4 ) https://www.youtube.com/watch?v=_1rF9wM1p0M

this is the final section of the last proper inri demo, which was written as somewhat of a suite, but only in a fleeting moment, and then forgotten. it's a sort of sardonic take on the jesus story, in that it follows a persecuted person through a suicide and a resurrection, with tongue in cheek commentary.

initially, it was a song suite about being young and not listened to, culminating in a rather dramatic overreaction - that i ridiculed as counter-productive, partly by reference to kurt cobain, whose suicide is an event that hangs over the childhood of my generation. people that were adults at the time might want to think of it in the same way that they interpreted watching kennedy get his brains blown out on live tv. as i grew up (stated loosely - i was still 17/18, here), i realized this is a general condition of society that is not limited to young people. so, i generalized it to reflect the illusion of what we call "democracy", and gave it an exaggerated persecution complex. the cynicism was targeted at the clinton administration, but in a broader sense i'm sort of ridiculing the rather cartoonish perception of generation x as this kind of raelian mass of fatalist children....

the vocals seem dead, and may confuse people looking at this as 90s punk (which is retroactively defined by it's screamy vocals). at the time, i considered screaming to be sort of contrived and passe. the recitation is a very considered reaction to something i interpreted as largely cartoonish. i mean, i was still influenced by the screamy stuff i grew up with, but it wasn't a characteristic of much of anything i was attracted to after about '97 or so.

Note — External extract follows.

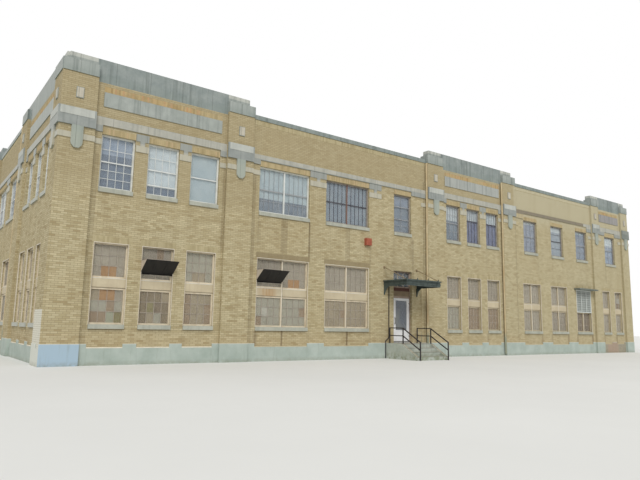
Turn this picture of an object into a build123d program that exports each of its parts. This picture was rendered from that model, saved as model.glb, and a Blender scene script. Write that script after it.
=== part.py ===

the initial, somewhat abridged version was initially the end of my first inri cassette demo, which you can get to by clicking through the links.

i've pulled back from insisting on recited vocals in order to minimize that contrivedness, but the truth is that the vast majority of music released after about '97 that has screamed vocals very much *is* contrived. time has only cemented my rejection of falsely emotionalized vocals in punk-derived genres.